It would depend on the value you set in loudness normalization.
If you want to make different tracks to sound as loud as each other, (on average),
apply loudness normalization to each one with the same value. (forget about using normalize).
If that causes parts of the waveform to go off the chart, knock them back with (soft) limiter.
[ i.e. loudness normalization followed by (soft) limiter ]
Each track is going to require individual treatment, even if they are by the same artist.
Are you talking about the clips in the top track of your picture? See this page in the manual for the terminology used in Audacity.
The first four of your effects will likely be applied they way you want because they are either a) dynamic (respond to the momentary sound - noise reduction, limiter, compression) or b) change the tonal balance (bass and treble boost).
Normalization is different. It assumes you want to adjust the level of the entire track so that the loudest portion of the track is at the highest possible value without clipping (that’s a bit of a simplification). So it looks at the levels throughout the entire track then amplifies the entire track as much as it can based on the maximum level it found.
Note that in this case “track” means the thing you call the “horizontal timeline”.
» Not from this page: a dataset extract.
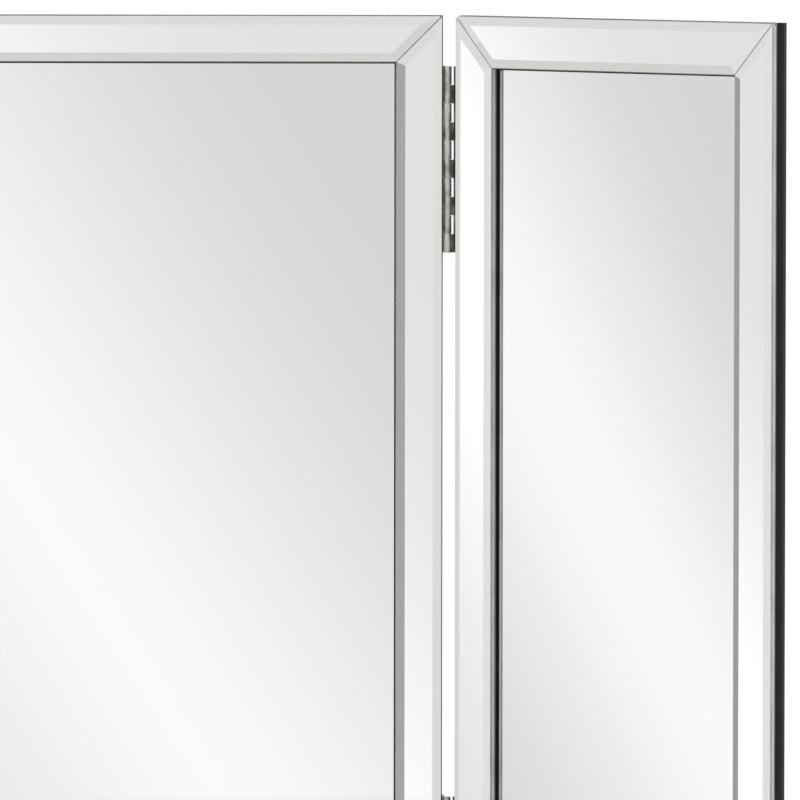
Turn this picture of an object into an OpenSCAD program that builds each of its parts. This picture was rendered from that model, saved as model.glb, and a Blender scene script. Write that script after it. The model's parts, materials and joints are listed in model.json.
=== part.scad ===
// Folding three-panel mirror: a wide centre panel with a narrower wing hinged to each side.
// Every panel is a black board frame that carries four bevelled mirror strips round a set-back pane.
// Millimetres, +Z up, the mirrors face -Y. The origin is the middle of the footprint.

/* [Panels] */
// Height of each panel, without its pads
panel_h = 695; // [500:5:1100]
// Width of the centre panel
centre_w = 606; // [420:2:900]
// Space left between the two wings when both are closed over the centre
closing_gap = 8; // [4:1:30]
// How far each wing stands forward from flat, in degrees
wing_fold = 45; // [0:1:90]

/* [Mirror strips] */
// Width of the strips round the centre panel
centre_strip_w = 31; // [22:0.5:60]
// Width of the strips round each wing
wing_strip_w = 34.5; // [22:0.5:60]
// Thickness of the strip glass
strip_t = 5; // [3:0.5:8]
// Width of the bevel along every edge of a strip
bevel_w = 6; // [3:0.5:9]
// How much thinner the glass is at the edge of its bevel
bevel_drop = 1; // [0.5:0.1:2]
// Gap between two strips where their mitres meet
mitre_gap = 0.4; // [0.2:0.1:1]
// Flat taken off each sharp outer corner of the glass
corner_nip = 1.2; // [0.5:0.1:3]

/* [Mirror panes] */
// Thickness of the pane glass
pane_t = 3; // [2:0.5:4]
// How far the pane's face lies behind the front of the rails
pane_depth = 2; // [0.5:0.1:2.5]
// Clearance round the pane and its backing sheet inside the rails
pane_clearance = 0.5; // [0.2:0.1:1]

/* [Board frame] */
// Thickness of the rails that carry the strips
rail_t = 6.5; // [6.5:0.5:12]
// Thickness of the back board
back_t = 3; // [2:0.5:6]
// How far the rails show past the outside of the strips
outer_ledge = 0.6; // [0.2:0.1:2]
// How far the rails show past the inside of the strips
inner_ledge = 0.8; // [0.5:0.1:3]

/* [Hinges] */
// Knuckles on each hinge, shared by its two leaves
knuckles = 10; // [6:2:14]
// Length of one knuckle with its end clearance
knuckle_pitch = 12.7; // [10:0.1:16]
// Clearance between one knuckle and the next
knuckle_gap = 0.2; // [0.1:0.05:0.5]
// Diameter of the hinge pin
pin_d = 3; // [2:0.1:4]
// Thickness of a leaf
leaf_t = 1.5; // [1:0.1:2]
// Radial clearance of the pin in the wing leaf's knuckles
pin_clearance = 0.05; // [0.02:0.01:0.1]
// How far the pin's axis stands in front of the strips
pin_proud = 3.2; // [3:0.1:6]
// Distance from the top or bottom of a panel to the nearer end of its hinge
hinge_inset = 34.5; // [20:0.5:80]
// How far a leaf stops short of the back of the panel
leaf_margin = 0.5; // [0:0.1:2]
// Clearance between a leaf's slots and the knuckles that turn in them
slot_clearance = 1.6; // [0.5:0.1:3]

/* [Fasteners] */
// Screws in each leaf
leaf_screws = 3; // [2:1:5]
// Shank diameter of a leaf screw
leaf_screw_d = 2.8; // [2:0.1:3.5]
// Head diameter of a leaf screw
leaf_screw_head_d = 5.4; // [4:0.1:5.6]
// Length of a leaf screw
leaf_screw_l = 12; // [8:1:16]
// Distance from the end of a leaf to its first screw
leaf_screw_end = 19.05; // [8:0.05:25]
// Shank diameter of a back board screw
back_screw_d = 2.2; // [1.6:0.1:2.8]
// Head diameter of a back board screw
back_screw_head_d = 4.4; // [3:0.1:5]
// Length of a back board screw
back_screw_l = 8; // [5:0.5:9]
// Greatest spacing of the back board screws
back_screw_spacing = 150; // [80:5:250]

/* [Pads] */
// Length of a pad
pad_l = 30; // [15:1:60]
// Thickness of a pad
pad_t = 2; // [1:0.5:4]
// Distance from the end of a panel to its pad
pad_inset = 40; // [10:1:60]
// How far a pad stops short of the front and back of the board it is stuck to
pad_margin = 0.75; // [0:0.25:2]

/* [Hidden] */
$fn = 48;
PAST = 1; // how far a cutting shape runs past what it cuts
board_t = rail_t + back_t;
panel_t = strip_t + board_t;
backing_t = rail_t - pane_depth - pane_t;
wing_w = (centre_w - closing_gap) / 2;
barrel_r = pin_d / 2 + leaf_t;
hinge_l = knuckles * knuckle_pitch;
leaf_front = barrel_r + slot_clearance;
leaf_back = pin_proud + panel_t - leaf_margin;
leaf_screw_y = pin_proud + strip_t + rail_t / 2;

// The footprint is centred on the origin, so the pins lie where its depth puts them.
wing_edge_reach = (barrel_r + wing_w - outer_ledge) * sin(wing_fold) - (pin_proud + bevel_drop) * cos(wing_fold);
front_reach = max(barrel_r, wing_edge_reach);
back_reach = pin_proud + panel_t;
pin_x = centre_w / 2 + barrel_r;
pin_y = (front_reach - back_reach) / 2;

PANELS = ["centre", "left_wing", "right_wing"];
HINGE_SIDES = ["left", "right"];
HINGE_LEVELS = ["lower", "upper"];
PANEL_PARTS = ["back_board", "backing_sheet", "pane", "back_screws", "pads"];
HINGE_PARTS = ["centre_leaf", "wing_leaf", "pin", "centre_screws", "wing_screws"];

// ---- sizes of one panel ----
// The edges run bottom, top, left, right. A wing is drawn as the right one, so its left edge is the hinged one.
function edges(panel) =
    panel == "centre" ? ["bottom", "top", "left", "right"] : ["bottom", "top", "hinge", "outer"];
function width(panel) = panel == "centre" ? centre_w : wing_w;
function strip_w(panel) = panel == "centre" ? centre_strip_w : wing_strip_w;
function rail_w(panel) = outer_ledge + strip_w(panel) + inner_ledge;
function hinged_edges(panel) = panel == "centre" ? ["left", "right"] : ["hinge"];

function hinge_z(level) = level == "lower" ? hinge_inset : panel_h - hinge_inset - hinge_l;
function leaf_screw_zs() =
    [for (i = [0:leaf_screws - 1]) leaf_screw_end + i * (hinge_l - 2 * leaf_screw_end) / (leaf_screws - 1)];

// Back board screws run round the middle line of the rails, one at every corner.
function spaced(from, to) =
    let (n = ceil((to - from) / back_screw_spacing)) [for (i = [0:n]) from + i * (to - from) / n];
function inner_of(list) = [for (i = [1:len(list) - 2]) list[i]];
function back_screw_places(panel) =
    let (
        inset = rail_w(panel) / 2,
        xs = spaced(inset, width(panel) - inset),
        zs = spaced(inset, panel_h - inset)
    )
    concat(
        [for (x = xs, z = [zs[0], zs[len(zs) - 1]]) [x, z]],
        [for (x = [xs[0], xs[len(xs) - 1]], z = inner_of(zs)) [x, z]]
    );

// ---- where things go ----
// A panel is drawn from its lower corner: x across, y back from the strips' faces, z up.
module place(panel) {
    if (panel == "centre")
        translate([-centre_w / 2, pin_y + pin_proud, pad_t]) children();
    else
        on_side(panel == "left_wing" ? "left" : "right")
            turned_wing()
                translate([barrel_r, pin_proud, pad_t]) children();
}

// A hinge is drawn for the right side, and the left one is its mirror image.
module on_side(side) {
    mirror([side == "left" ? 1 : 0, 0, 0]) translate([pin_x, pin_y, 0]) children();
}

module turned_wing() {
    rotate([0, 0, -wing_fold]) children();
}

// Turns a plan drawn in x and y, with its face at z = 0, to stand up with that face at y = 0.
module upright() {
    rotate([90, 0, 0]) children();
}

// ---- glass ----
// Takes the bevel off an edge that lies along x, where the glass is on the +y side of it.
module bevel_cut(length) {
    slope = bevel_drop / bevel_w;
    rotate([90, 0, 90])
        linear_extrude(length, center = true)
            polygon([[bevel_w, 0], [-PAST, -bevel_drop - PAST * slope], [-PAST, PAST], [bevel_w, PAST]]);
}

// One mitred strip, its outer edge centred on the origin along x and its width along +y.
module bevelled_strip(length, w) {
    half = length / 2;
    end = half - mitre_gap / sqrt(2);
    nip = corner_nip * sqrt(2);
    nip_y = (nip - (half - end)) / 2;
    right = [[half - nip, 0], [end - nip_y, nip_y], [end - w, w]];
    left = [for (i = [2:-1:0]) [-right[i][0], right[i][1]]];
    difference() {
        translate([0, 0, -strip_t]) linear_extrude(strip_t) polygon(concat(right, left));
        bevel_cut(2 * length);
        translate([0, w, 0]) rotate([0, 0, 180]) bevel_cut(2 * length);
        for (s = [-1, 1])
            translate([s * end, 0, 0]) rotate([0, 0, s * 135]) bevel_cut(4 * w);
    }
}

module strip(panel, i) {
    w = width(panel);
    in_x = outer_ledge;
    across = w - 2 * outer_ledge;
    up = panel_h - 2 * outer_ledge;
    spot = [[w / 2, in_x, 0], [w / 2, panel_h - in_x, 0], [in_x, panel_h / 2, 0], [w - in_x, panel_h / 2, 0]][i];
    turn = [0, 180, -90, 90][i];
    color("gainsboro")
        upright() translate(spot) rotate([0, 0, turn])
            bevelled_strip(i < 2 ? across : up, strip_w(panel));
}

// Fills the opening inside the rails, from a depth behind the strips' faces.
module opening_fill(panel, depth, thickness) {
    edge = rail_w(panel) + pane_clearance;
    translate([edge, depth, edge]) cube([width(panel) - 2 * edge, thickness, panel_h - 2 * edge]);
}

module pane(panel) {
    color("lightgray") opening_fill(panel, strip_t + pane_depth, pane_t);
}

module backing_sheet(panel) {
    color("tan") opening_fill(panel, strip_t + pane_depth + pane_t, backing_t);
}

// ---- board frame ----
// A countersunk screw along +x from the outside of its head, or the hole for it when it is enlarged.
module countersunk(d, head_d, length) {
    rotate([0, 90, 0]) {
        cylinder(d = d, h = length);
        cylinder(d1 = head_d, d2 = d, h = (head_d - d) / 2);
    }
}

module back_screw_set(panel) {
    for (p = back_screw_places(panel))
        translate([p[0], panel_t, p[1]]) rotate([0, 0, -90])
            countersunk(back_screw_d, back_screw_head_d, back_screw_l);
}

module back_screws(panel) {
    color("silver") back_screw_set(panel);
}

// The leaf screws of one hinge, drawn for the leaf that lies on the +x side of the pin.
module leaf_screw_set() {
    for (z = leaf_screw_zs())
        translate([barrel_r - leaf_t, leaf_screw_y, z])
            countersunk(leaf_screw_d, leaf_screw_head_d, leaf_screw_l);
}

// The leaf screws of both hinges on an edge, in the panel's own place.
module edge_screw_holes(panel) {
    at_left = [-barrel_r, -pin_proud, 0];
    for (edge = hinged_edges(panel), level = HINGE_LEVELS)
        if (edge == "right")
            translate([width(panel) + barrel_r, -pin_proud, hinge_z(level)]) mirror([1, 0, 0]) leaf_screw_set();
        else
            translate(at_left + [0, 0, hinge_z(level)]) leaf_screw_set();
}

module rail(panel, i) {
    w = width(panel);
    rw = rail_w(panel);
    corner = [[0, strip_t, 0], [0, strip_t, panel_h - rw], [0, strip_t, rw], [w - rw, strip_t, rw]][i];
    size = i < 2 ? [w, rail_t, rw] : [rw, rail_t, panel_h - 2 * rw];
    color("#1c1b1a")
        difference() {
            translate(corner) cube(size);
            back_screw_set(panel);
            edge_screw_holes(panel);
        }
}

module back_board(panel) {
    color("#242322")
        difference() {
            translate([0, strip_t + rail_t, 0]) cube([width(panel), back_t, panel_h]);
            back_screw_set(panel);
        }
}

module pads(panel) {
    color("#303030")
        for (x = [pad_inset, width(panel) - pad_inset - pad_l])
            translate([x, strip_t + pad_margin, -pad_t]) cube([pad_l, board_t - 2 * pad_margin, pad_t]);
}

// ---- hinges ----
// The knuckles count up from the bottom: the even ones are on the wing leaf, the odd ones on the centre leaf.
module each_knuckle(first) {
    for (i = [first:2:knuckles - 1])
        translate([0, 0, i * knuckle_pitch + knuckle_gap / 2]) children();
}

// A leaf that lies on the +x side of the pin, with its rolled knuckles and their fingers.
module leaf(first, bore_r) {
    knuckle_l = knuckle_pitch - knuckle_gap;
    inside_x = barrel_r - leaf_t;
    color("#7d7770")
        difference() {
            union() {
                translate([inside_x, leaf_front, 0]) cube([leaf_t, leaf_back - leaf_front, hinge_l]);
                each_knuckle(first) {
                    cylinder(r = barrel_r, h = knuckle_l);
                    translate([inside_x, 0, 0]) cube([leaf_t, leaf_front + PAST, knuckle_l]);
                }
            }
            translate([0, 0, -PAST]) cylinder(r = bore_r, h = hinge_l + 2 * PAST);
            leaf_screw_set();
        }
}

module hinge_part(part) {
    if (part == "centre_leaf") mirror([1, 0, 0]) leaf(1, pin_d / 2);
    if (part == "wing_leaf") turned_wing() leaf(0, pin_d / 2 + pin_clearance);
    if (part == "pin") color("#8d877f") cylinder(d = pin_d, h = hinge_l);
    if (part == "centre_screws") color("silver") mirror([1, 0, 0]) leaf_screw_set();
    if (part == "wing_screws") color("silver") turned_wing() leaf_screw_set();
}

// ---- what is drawn ----
for (panel = PANELS) {
    place(panel) back_board(panel);
    place(panel) backing_sheet(panel);
    place(panel) pane(panel);
    place(panel) back_screws(panel);
    place(panel) pads(panel);
    for (i = [0:3]) {
        edge = edges(panel)[i];
        place(panel) rail(panel, i);
        place(panel) strip(panel, i);
    }
}
for (side = HINGE_SIDES, level = HINGE_LEVELS, part = HINGE_PARTS)
    on_side(side) translate([0, 0, pad_t + hinge_z(level)]) hinge_part(part);
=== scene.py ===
"""The look of a folding mirror: bevelled mirror strips round three set-back panes, on black board
frames joined by nickelled butt hinges. The mirror is drawn in millimetres and placed in metres."""
import json
from math import cos, pi, radians, sin, sqrt

import bmesh
import bpy
from mathutils import Matrix, Vector

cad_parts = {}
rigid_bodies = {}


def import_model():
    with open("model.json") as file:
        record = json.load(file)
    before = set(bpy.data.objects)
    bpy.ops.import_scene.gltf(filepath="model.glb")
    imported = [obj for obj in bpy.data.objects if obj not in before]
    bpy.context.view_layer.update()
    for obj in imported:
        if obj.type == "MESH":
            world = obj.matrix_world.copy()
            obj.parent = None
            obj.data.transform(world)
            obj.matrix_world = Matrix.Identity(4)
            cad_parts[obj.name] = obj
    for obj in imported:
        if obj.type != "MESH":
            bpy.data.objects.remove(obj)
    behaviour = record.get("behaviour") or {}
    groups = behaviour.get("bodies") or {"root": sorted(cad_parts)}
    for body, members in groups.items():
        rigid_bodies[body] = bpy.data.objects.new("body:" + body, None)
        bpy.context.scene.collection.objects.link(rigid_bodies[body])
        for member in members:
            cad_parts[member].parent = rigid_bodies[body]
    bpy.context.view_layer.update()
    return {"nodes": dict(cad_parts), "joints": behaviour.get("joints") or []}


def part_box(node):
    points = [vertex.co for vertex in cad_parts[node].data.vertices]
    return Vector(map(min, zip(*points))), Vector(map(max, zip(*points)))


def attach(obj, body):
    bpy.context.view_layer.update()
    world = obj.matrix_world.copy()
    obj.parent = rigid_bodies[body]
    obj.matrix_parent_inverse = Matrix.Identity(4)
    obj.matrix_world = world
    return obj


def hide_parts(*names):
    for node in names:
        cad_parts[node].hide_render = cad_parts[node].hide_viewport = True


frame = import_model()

MM = 0.001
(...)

So you can do the first four effects on the entire track, but will need to do normalization on each clip individually.
It’s a pain, but by the time you write a macro you could do it manually (unless you intend to do this kind of thing a lot). Double-click on the first clip and do Effect > Normalize and choose the settings you want. After that double-click on each clip then do Cmd + R (Repeat Last Effect) to apply the Normalize effect to each subsequent clip with the same settings.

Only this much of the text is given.